For the first time since Little Giants star halfback Ralph Wilson died from a concussion sustained in a game against St. Louis in 1910 — there will be no Monon Bell game. 

The COVID-19 pandemic has taken a lot from Wabash students, including homecoming, athletics, and in a lot of ways a traditional college experience. Their response, by football players and all students alike has been exactly what many might expect from a Little Giant.

“It’s the man that we recruit to this place,” Wabash football coach Don Morel said. “If this is the worst thing that happens to you in your life, you’re going to end up living a pretty good life. I think they refocused on their lifetime goals and got more serious about med school, law school, and grad school.”

The loss of the Monon Bell game in 2020 is a historic one. It marks the end of 109 consecutive seasons that Wabash and DePauw have squared off on the gridiron. And it would have been the 127th all-time meeting. It’s the 13th longest rivalry in college football. 

Wabash was scheduled to open the 2020 season and a new Little Giant football stadium against Rose Hulman on Sep. 5, and host the Tigers today in what would have been the most important game of their careers for more than a dozen seniors after dropping the Monon Bell game 17-13 in Greencastle last season.

“It’s a triple kick in the teeth,” Morel said. “They were so looking forward to it. Winning the bell game is fun. Winning the bell back is outstanding, It’s really what Wabash is about — how you rebound from a setback.”

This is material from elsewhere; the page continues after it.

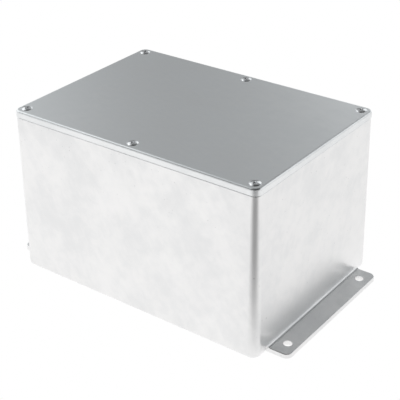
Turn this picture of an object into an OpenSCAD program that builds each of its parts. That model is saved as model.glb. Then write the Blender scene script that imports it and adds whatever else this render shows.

With a special combination of returning sophomores and those seniors like Patrick Kelly and Jake Page, Jackson Garrett and Nikko Morris and many others — Morel and the Little Giants were expecting big things coming off a North Coast Athletic Conference championship in 2019.

“We really had a tremendous senior class,” he said. “We had a senior dinner one night in October and it killed me to look around that room and there were probably 11 guys in there that would habe been first-team all-conference this year.”

Wabash athletes have always been uber competitive. A lost season is something none of them expected when they committed to being a Little Giant. But pressing on with life. Always building for a better tomorrow. A brighter future. That’s what Little Giants do — no matter what curveball life throws at them.

“Our guys have lofty goals, and they’re going places,” Morel said. “They’re going to do great in life. And they are going to be absolutely fine.”